Take the data below and copy exactly the lines starting at the one with "Continue the Blender" and finishing at the one with "return loft(name, loops, material, ring)", both included.

Entries shown ::
========

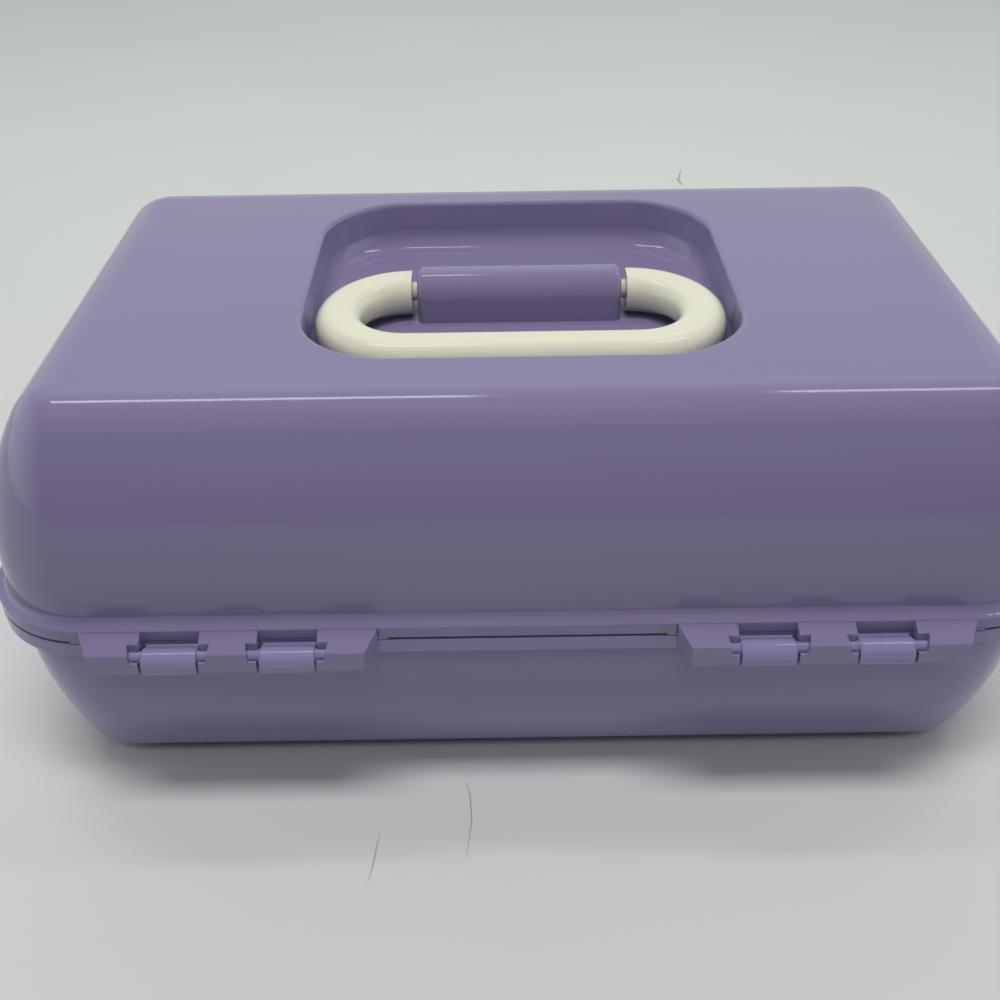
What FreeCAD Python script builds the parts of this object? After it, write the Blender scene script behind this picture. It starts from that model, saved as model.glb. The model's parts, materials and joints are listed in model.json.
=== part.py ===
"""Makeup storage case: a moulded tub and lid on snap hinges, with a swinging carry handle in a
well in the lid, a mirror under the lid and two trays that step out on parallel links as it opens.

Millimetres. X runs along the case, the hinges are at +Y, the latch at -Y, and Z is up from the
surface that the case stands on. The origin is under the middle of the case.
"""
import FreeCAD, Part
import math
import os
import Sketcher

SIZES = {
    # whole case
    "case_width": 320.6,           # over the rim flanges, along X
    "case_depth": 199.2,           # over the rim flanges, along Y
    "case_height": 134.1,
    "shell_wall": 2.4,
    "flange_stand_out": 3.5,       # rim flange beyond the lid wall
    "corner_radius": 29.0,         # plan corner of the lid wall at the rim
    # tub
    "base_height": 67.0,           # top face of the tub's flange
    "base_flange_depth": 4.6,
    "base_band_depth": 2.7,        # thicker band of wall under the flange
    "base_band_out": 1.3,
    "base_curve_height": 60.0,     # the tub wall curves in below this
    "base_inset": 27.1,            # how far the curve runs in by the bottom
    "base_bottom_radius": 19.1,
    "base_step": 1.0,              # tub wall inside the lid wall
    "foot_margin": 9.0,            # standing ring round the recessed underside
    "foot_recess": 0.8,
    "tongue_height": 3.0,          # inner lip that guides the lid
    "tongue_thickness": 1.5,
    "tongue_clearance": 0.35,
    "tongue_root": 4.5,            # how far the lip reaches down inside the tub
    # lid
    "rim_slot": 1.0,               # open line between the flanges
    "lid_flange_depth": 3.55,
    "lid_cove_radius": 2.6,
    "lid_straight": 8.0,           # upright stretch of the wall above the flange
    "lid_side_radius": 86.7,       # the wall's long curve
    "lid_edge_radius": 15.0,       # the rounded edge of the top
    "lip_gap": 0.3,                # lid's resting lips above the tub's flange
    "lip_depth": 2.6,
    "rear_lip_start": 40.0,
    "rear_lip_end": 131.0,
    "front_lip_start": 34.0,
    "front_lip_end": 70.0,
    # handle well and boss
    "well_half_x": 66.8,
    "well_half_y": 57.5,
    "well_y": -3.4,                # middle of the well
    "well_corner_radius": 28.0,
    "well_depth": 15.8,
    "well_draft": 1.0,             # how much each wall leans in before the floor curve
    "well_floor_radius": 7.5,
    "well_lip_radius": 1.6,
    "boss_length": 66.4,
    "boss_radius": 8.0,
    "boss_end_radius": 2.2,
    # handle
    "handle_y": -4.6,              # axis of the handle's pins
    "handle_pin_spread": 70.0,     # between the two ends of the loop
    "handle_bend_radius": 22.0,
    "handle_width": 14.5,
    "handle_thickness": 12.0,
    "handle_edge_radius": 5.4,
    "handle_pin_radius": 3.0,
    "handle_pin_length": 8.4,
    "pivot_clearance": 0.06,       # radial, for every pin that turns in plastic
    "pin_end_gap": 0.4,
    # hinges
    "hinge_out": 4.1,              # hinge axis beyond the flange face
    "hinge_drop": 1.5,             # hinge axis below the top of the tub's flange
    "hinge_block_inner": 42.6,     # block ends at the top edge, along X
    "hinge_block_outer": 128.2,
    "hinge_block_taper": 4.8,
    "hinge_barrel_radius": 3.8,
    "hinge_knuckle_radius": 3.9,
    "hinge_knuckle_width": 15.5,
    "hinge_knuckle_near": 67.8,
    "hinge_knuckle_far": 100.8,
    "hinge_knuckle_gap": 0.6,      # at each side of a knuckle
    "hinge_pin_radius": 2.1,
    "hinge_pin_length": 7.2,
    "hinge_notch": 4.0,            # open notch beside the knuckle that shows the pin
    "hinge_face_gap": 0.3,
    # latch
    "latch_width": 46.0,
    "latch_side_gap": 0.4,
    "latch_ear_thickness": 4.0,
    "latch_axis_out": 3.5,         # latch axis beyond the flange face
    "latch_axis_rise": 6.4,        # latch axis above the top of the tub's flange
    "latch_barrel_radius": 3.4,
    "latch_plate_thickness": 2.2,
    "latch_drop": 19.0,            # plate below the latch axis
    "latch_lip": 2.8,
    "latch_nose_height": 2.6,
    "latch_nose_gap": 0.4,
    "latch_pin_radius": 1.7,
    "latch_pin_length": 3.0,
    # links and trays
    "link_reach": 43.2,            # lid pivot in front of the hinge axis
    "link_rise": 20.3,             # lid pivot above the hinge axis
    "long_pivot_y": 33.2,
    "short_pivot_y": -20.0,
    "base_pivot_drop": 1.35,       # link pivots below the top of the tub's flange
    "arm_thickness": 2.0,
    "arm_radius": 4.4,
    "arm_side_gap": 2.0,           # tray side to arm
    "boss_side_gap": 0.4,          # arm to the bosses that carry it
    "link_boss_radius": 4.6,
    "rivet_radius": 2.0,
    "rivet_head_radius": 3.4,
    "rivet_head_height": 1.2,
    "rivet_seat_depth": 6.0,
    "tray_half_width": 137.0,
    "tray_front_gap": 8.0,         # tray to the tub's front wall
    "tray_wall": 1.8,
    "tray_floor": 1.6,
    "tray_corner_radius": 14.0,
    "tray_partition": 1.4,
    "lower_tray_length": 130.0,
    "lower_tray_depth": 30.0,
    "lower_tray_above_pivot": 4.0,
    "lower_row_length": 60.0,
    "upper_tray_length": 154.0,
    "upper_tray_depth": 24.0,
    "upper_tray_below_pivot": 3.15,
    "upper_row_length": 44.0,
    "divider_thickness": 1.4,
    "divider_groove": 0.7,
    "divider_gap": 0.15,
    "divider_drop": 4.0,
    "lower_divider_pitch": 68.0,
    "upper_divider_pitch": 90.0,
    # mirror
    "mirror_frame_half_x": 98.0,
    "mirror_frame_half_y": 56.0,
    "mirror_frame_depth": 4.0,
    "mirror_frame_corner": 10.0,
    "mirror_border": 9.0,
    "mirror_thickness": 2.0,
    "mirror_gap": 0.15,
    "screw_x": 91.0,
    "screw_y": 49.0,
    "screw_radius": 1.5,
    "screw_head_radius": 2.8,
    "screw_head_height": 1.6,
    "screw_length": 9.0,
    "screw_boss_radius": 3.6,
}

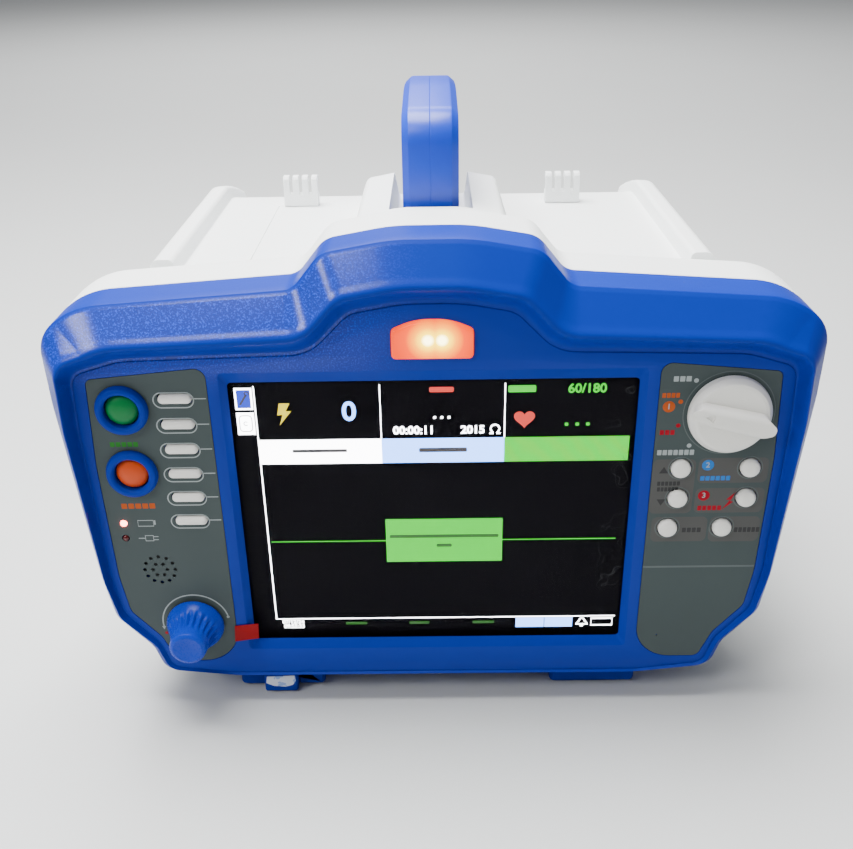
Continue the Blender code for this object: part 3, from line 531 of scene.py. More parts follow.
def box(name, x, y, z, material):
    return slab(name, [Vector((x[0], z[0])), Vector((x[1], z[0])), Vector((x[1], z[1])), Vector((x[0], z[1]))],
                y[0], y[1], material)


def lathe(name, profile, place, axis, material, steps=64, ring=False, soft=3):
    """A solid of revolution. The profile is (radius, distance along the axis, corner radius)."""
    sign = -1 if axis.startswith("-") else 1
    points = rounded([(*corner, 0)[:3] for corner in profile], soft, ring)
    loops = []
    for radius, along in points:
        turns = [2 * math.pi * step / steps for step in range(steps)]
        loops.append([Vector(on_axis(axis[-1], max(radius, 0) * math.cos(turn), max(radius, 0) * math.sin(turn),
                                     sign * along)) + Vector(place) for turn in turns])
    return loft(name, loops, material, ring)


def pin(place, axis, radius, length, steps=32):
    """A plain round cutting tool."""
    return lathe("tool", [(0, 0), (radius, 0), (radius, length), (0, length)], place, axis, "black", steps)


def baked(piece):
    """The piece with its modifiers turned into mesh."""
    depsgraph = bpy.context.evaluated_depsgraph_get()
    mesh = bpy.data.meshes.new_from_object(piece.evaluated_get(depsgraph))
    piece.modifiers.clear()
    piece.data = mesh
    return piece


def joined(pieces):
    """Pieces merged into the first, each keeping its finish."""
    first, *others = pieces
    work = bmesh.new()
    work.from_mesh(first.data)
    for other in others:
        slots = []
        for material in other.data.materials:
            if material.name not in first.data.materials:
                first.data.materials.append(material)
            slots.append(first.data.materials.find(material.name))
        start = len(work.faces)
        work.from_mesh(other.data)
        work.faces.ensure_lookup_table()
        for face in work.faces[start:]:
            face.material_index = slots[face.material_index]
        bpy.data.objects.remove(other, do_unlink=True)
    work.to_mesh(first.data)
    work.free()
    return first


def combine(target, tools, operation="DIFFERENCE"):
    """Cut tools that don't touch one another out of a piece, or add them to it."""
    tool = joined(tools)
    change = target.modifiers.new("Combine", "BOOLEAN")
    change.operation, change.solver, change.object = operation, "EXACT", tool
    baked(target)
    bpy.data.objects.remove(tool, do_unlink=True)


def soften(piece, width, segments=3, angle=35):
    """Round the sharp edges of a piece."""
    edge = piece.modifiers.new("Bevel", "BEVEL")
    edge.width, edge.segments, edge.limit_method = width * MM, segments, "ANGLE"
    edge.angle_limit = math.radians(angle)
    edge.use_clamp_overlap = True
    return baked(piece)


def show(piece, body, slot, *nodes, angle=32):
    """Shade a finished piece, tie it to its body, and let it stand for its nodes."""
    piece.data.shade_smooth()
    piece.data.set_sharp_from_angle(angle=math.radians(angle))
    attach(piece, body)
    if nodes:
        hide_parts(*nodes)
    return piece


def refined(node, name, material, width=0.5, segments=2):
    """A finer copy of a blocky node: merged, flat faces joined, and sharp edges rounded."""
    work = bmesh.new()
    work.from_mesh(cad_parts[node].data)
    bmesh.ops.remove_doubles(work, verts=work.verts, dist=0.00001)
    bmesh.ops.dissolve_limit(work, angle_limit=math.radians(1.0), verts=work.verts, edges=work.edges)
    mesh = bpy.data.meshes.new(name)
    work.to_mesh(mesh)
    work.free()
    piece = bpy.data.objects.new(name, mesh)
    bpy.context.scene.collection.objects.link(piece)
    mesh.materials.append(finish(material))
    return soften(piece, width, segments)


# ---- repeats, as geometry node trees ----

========

The answer ::
Continue the Blender code for this object: part 3, from line 531 of scene.py. More parts follow.
def box(name, x, y, z, material):
    return slab(name, [Vector((x[0], z[0])), Vector((x[1], z[0])), Vector((x[1], z[1])), Vector((x[0], z[1]))],
                y[0], y[1], material)


def lathe(name, profile, place, axis, material, steps=64, ring=False, soft=3):
    """A solid of revolution. The profile is (radius, distance along the axis, corner radius)."""
    sign = -1 if axis.startswith("-") else 1
    points = rounded([(*corner, 0)[:3] for corner in profile], soft, ring)
    loops = []
    for radius, along in points:
        turns = [2 * math.pi * step / steps for step in range(steps)]
        loops.append([Vector(on_axis(axis[-1], max(radius, 0) * math.cos(turn), max(radius, 0) * math.sin(turn),
                                     sign * along)) + Vector(place) for turn in turns])
    return loft(name, loops, material, ring)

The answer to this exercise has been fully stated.